Objective: Compile every line that includes the word "three".
+---+
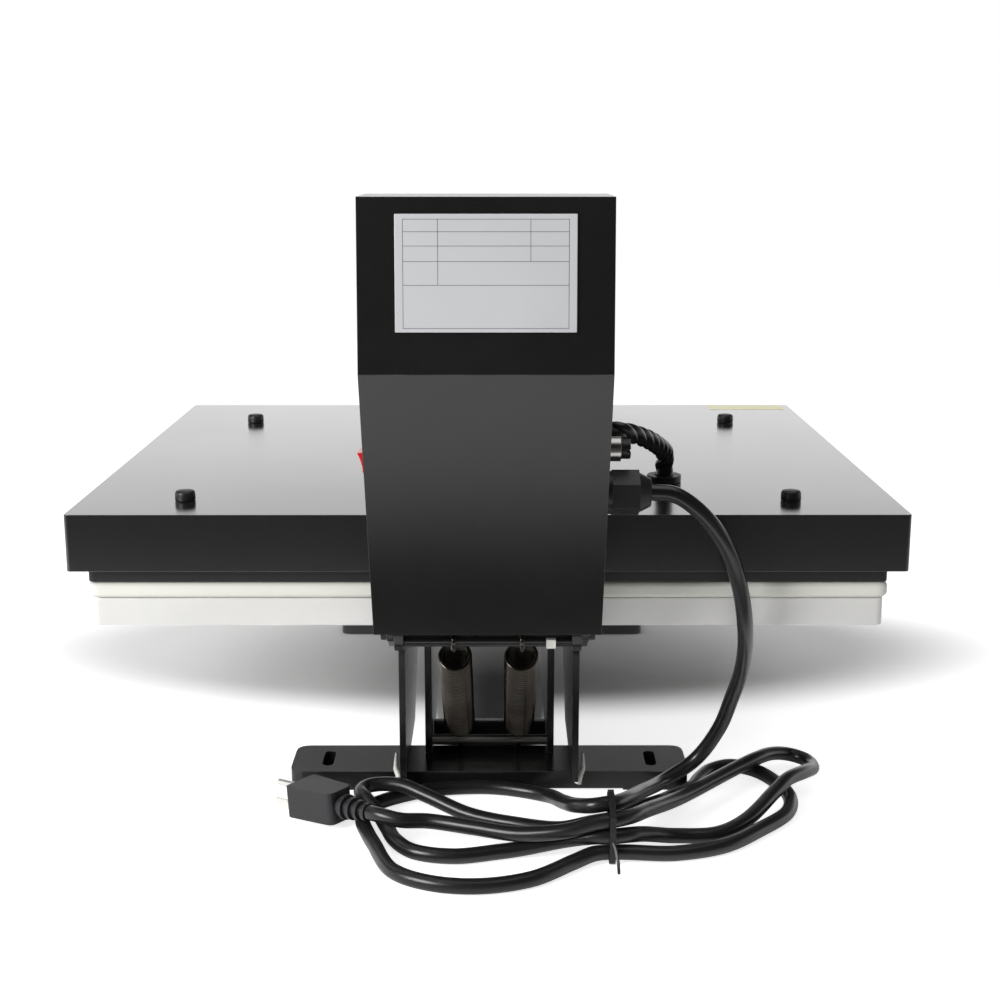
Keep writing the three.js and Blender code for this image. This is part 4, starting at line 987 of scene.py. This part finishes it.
@dataclass
class SideFittings:
    """The rocker switch, fuse socket, cable gland and loom bush in the side walls of the box."""

    pieces: tuple[tuple[str, str, float], ...] = (
        ("rocker_frame", "black_plastic", 0.4 * MM), ("rocker", "red_plastic", 0.45 * MM),
        ("fuse_socket", "steel", 0.4 * MM), ("fuse_cap", "black_plastic", 0.5 * MM),
        ("cable_gland", "black_plastic", 0.6 * MM), ("loom_bush", "black_plastic", 0.5 * MM))

    def build(self, bench: Bench) -> None:
        """Makes all fittings.

        Args:
            bench: The workbench.
        """
        for node, finish, width in self.pieces:
            bench.refine(node, finish, "", width, 3)


@dataclass
class PressHead:
    """The heated head: platen, insulation, foot, sheet cover, its four caps and the loom's grommet."""

    cover_edge: float = 1.3 * MM
    platen_edge: float = 0.7 * MM
    cap_radius: float = 6.5 * MM
    cap_height: float = 6.2 * MM
    shank_radius: float = 3 * MM
    cap_steps: tuple[tuple[float, float], ...] = (
        (0.0, 0.97), (0.12, 1.0), (0.72, 0.98), (0.88, 0.93), (0.96, 0.84), (1.0, 0.66))

    def build(self, bench: Bench) -> None:
        """Makes all pieces of the head.

        Args:
            bench: The workbench.
        """
        bench.refine("heat_platen", "black_platen", "powder_edge", self.platen_edge)
        bench.refine("insulation_board", "glass_fibre", "", 0.5 * MM)
        bench.refine("press_foot", "steel", "", 0.6 * MM)
        bench.refine("cover", "cover_black", "", self.cover_edge, 4)
        bench.refine("cover_grommet", "black_plastic", "", 0.6 * MM, 3)
        for end in ("front_right", "front_left", "rear_right", "rear_left"):
            self._cap(bench, f"cover_cap_{end}")

    def _cap(self, bench: Bench, node: str) -> None:
        """Turns one cap with its crowned head and shank.

        Args:
            bench: The workbench.
            node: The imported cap's name.
        """
        low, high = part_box(node)
        centre = ((low[0] + high[0]) / 2, (low[1] + high[1]) / 2, high[2] - self.cap_height)
        crown = [(up * self.cap_height, out * self.cap_radius) for up, out in self.cap_steps]
        profile = [(low[2] - centre[2], self.shank_radius), (0, self.shank_radius), *crown]
        cap = bench.turned(node + "_turned", centre, (0, 0, 1), profile, 48, 0)
        bench.finish(cap, "press_head", ["black_plastic"], "black_plastic")
        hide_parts(node)


@dataclass
class WireLoom:
    """The sleeved loom from the box down through the cover."""

    radius: float = 6.2 * MM
    strand_radius: float = 3.3 * MM
    twist: float = 34 * MM
    spacing: float = 0.0012
    sides: int = 16
    route: tuple[Point, ...] = (
        (-0.0679, 0.21, 0.275), (-0.0747, 0.21, 0.275), (-0.0815, 0.21, 0.275), (-0.097, 0.191, 0.268),
        (-0.11, 0.162, 0.257), (-0.117, 0.137, 0.247), (-0.118, 0.127, 0.2368), (-0.118, 0.127, 0.2305),
        (-0.118, 0.127, 0.2242))

    def build(self, bench: Bench) -> None:
        """Makes the loom.

        Args:
            bench: The workbench.
        """
        line = smooth_route(self.route, self.spacing)
        strands = []
        for turn, name in enumerate(("loom_sleeve", "strand_1", "strand_2")):
            strands.append(bench.tube(name, self._strand(line, turn), self.strand_radius, self.sides))
        loom = strands[0]
        bench.pick(loom)
        for strand in strands[1:]:
            strand.select_set(True)
        bpy.ops.object.join()
        bench.finish(loom, "", ["loom_sleeve"], "cord_black")
        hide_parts("wire_loom")
        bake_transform(loom)

    def _strand(self, line: Sequence[Vector], turn: int) -> list[Vector]:
        """Winds one strand round the loom's centre line.

        Args:
            line: The centre line.
            turn: Which of the three strands it is.

        Returns:
            The strand's centre line.
        """
        offset = self.radius - self.strand_radius
        side = Vector((0, 0, 1))
        gone = 0.0
        points = []
        for index, point in enumerate(line):
            ahead = line[min(index + 1, len(line) - 1)]
            behind = line[max(index - 1, 0)]
            tangent = (ahead - behind).normalized()
            side = (side - tangent * side.dot(tangent)).normalized()
            gone += (point - behind).length
            angle = 2 * math.pi * (gone / self.twist + turn / 3)
            around = side * math.cos(angle) + tangent.cross(side) * math.sin(angle)
            points.append(point + around * offset)
        return points


@dataclass
class PressureScrew:
    """The threaded screw and its lobed hand knob."""

    edge: float = 1.4 * MM

    def build(self, bench: Bench) -> None:
        """Makes the screw and the knob.

        Args:
            bench: The workbench.
        """
        bench.refine("pressure_screw", "steel", "", 0.3 * MM)
        bench.refine("pressure_knob", "black_plastic", "", self.edge, 4)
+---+
The response:
Keep writing the three.js and Blender code for this image. This is part 4, starting at line 987 of scene.py. This part finishes it.
            turn: Which of the three strands it is.